Exhibit 10.12(a)

                                                                October 21, 1997

"Pages where confidential treatment has been requested are marked 'Confidential
Treatment Requested.' The redacted material has been separately filed with the
Commission, and the appropriate section has been marked at the appropriate place
and in the margin with a star (*)."

                  FIRST AMENDMENT TO CCC/WPC SERVICES AGREEMENT

     THIS First Amendment to CCC/WPC Services Agreement (the "Amendment") is
made and entered into this ______ day of _________________, 1997, by and between
CHEVRON CHEMICAL COMPANY, a Delaware corporation, hereinafter referred to as
"CCC" and WARREN PETROLEUM COMPANY, LIMITED PARTNERSHIP, a Delaware limited
partnership, hereinafter referred to as "WPC". CCC and WPC may be referred to
collectively as the "Parties" or singularly as a "Party."

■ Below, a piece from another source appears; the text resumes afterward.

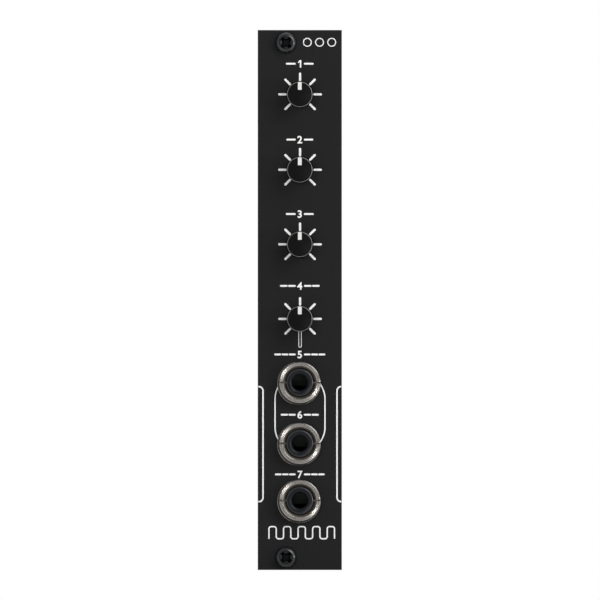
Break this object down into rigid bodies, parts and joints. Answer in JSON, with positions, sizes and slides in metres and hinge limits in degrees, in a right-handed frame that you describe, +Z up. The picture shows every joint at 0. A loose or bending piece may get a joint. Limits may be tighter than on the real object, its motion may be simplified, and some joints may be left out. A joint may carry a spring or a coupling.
{
  "type": "eurorack module",
  "caption": "Slim black synthesizer rack module: front panel with turning dials and plug sockets held by ring nuts, a circuit board with its parts and a power header behind.",
  "frame": {"origin": "on the panel's back plane, midway between the two panel screws", "axes": "+X to the right and +Z up, seen from the front, and +Y away from the user, into the rack"},
  "size_m": [0.02, 0.0277, 0.1284],
  "materials": {
    "panel": "fine matte black on aluminium",
    "screw_black": "black zinc plating",
    "knob": "moulded, satin black",
    "pointer": "moulded, white",
    "pot_cover": "moulded, black",
    "wafer": "pressed phenolic sheet with printed carbon",
    "tinned_steel": "tin plated sheet",
    "spring_bronze": "phosphor bronze, bright",
    "socket_plastic": "moulded, black",
    "nickel": "turned brass with nickel plating",
    "board": "glass fibre board with dark green solder mask",
    "header_plastic": "moulded, black",
    "gold": "thin gold plating",
    "can": "bright drawn can",
    "chip": "moulded epoxy, black",
    "ceramic_white": "ceramic body, dark coat and tinned ends",
    "ceramic_tan": "ceramic body and tinned ends"
  },
  "bodies": {
    "module": {"front_panel": "panel", "rail_screws": "screw_black", "dial_1_cover": "pot_cover", "dial_1_wafer": "wafer", "dial_1_bracket": "tinned_steel", "dial_1_terminals": "tinned_steel", "dial_2_cover": "pot_cover", "dial_2_wafer": "wafer", "dial_2_bracket": "tinned_steel", "dial_2_terminals": "tinned_steel", "dial_3_cover": "pot_cover", "dial_3_wafer": "wafer", "dial_3_bracket": "tinned_steel", "dial_3_terminals": "tinned_steel", "dial_4_cover": "pot_cover", "dial_4_wafer": "wafer", "dial_4_bracket": "tinned_steel", "dial_4_terminals": "tinned_steel", "socket_5_housing": "socket_plastic", "socket_5_sleeve_contact": "tinned_steel", "socket_5_tip_spring": "spring_bronze", "socket_5_switch_contact": "spring_bronze", "socket_5_nut": "nickel", "socket_5_washer": "nickel", "socket_6_housing": "socket_plastic", "socket_6_sleeve_contact": "tinned_steel", "socket_6_tip_spring": "spring_bronze", "socket_6_switch_contact": "spring_bronze", "socket_6_nut": "nickel", "socket_6_washer": "nickel", "socket_7_housing": "socket_plastic", "socket_7_sleeve_contact": "tinned_steel", "socket_7_tip_spring": "spring_bronze", "socket_7_switch_contact": "spring_bronze", "socket_7_nut": "nickel", "socket_7_washer": "nickel", "circuit_board": "board", "header_base": "header_plastic", "header_pins": "gold", "capacitor_bases": "header_plastic", "capacitor_cans": "can", "chips": "chip", "chip_leads": "tinned_steel", "transistors": "chip", "diodes": "chip", "resistors": "ceramic_white", "ceramic_capacitors": "ceramic_tan"},
    "dial_1": {"dial_1_knob": "knob", "dial_1_pointer": "pointer", "dial_1_wiper": "spring_bronze"},
    "dial_2": {"dial_2_knob": "knob", "dial_2_pointer": "pointer", "dial_2_wiper": "spring_bronze"},
    "dial_3": {"dial_3_knob": "knob", "dial_3_pointer": "pointer", "dial_3_wiper": "spring_bronze"},
    "dial_4": {"dial_4_knob": "knob", "dial_4_pointer": "pointer", "dial_4_wiper": "spring_bronze"}
  },
  "joints": [
    {"name": "dial_1_turn", "type": "hinge", "parent": "module", "child": "dial_1", "pos_m": [0.00325, 0, 0.04895], "axis": [0, 1, 0], "range_deg": [-140, 140]},
    {"name": "dial_2_turn", "type": "hinge", "parent": "module", "child": "dial_2", "pos_m": [0.00325, 0, 0.03099], "axis": [0, 1, 0], "range_deg": [-140, 140]},
    {"name": "dial_3_turn", "type": "hinge", "parent": "module", "child": "dial_3", "pos_m": [0.00325, 0, 0.01325], "axis": [0, 1, 0], "range_deg": [-140, 140]},
    {"name": "dial_4_turn", "type": "hinge", "parent": "module", "child": "dial_4", "pos_m": [0.00325, 0, -0.0045], "axis": [0, 1, 0], "range_deg": [-140, 140]}
  ]
}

     WHEREAS, CCC and WPC entered into that certain CCC/WPC Services Agreement
(the "Services Agreement") effective as of September 1, 1996, under which CCC
and WPC agreed to work together to fulfill commercial needs previously performed
by and between CCC and CUSA's Warren Petroleum Company division ("Warren") to
operate facilities previously owned and operated by CCC and Warren; and

     WHEREAS, CCC and WPC have agreed to amend and supplement certain portions
of the Services Agreement and now desire to enter into this Agreement to
evidence such agreement and to incorporate such changes into Exhibit "A-4" to
the Services Agreement;

     NOW THEREFORE, in consideration of the mutual covenants and agreements
herein contained, WPC and CCC agree as follows:

     1.   For the purpose of this Amendment, capitalized terms used herein shall
have the same meaning as set forth in the Services Agreement.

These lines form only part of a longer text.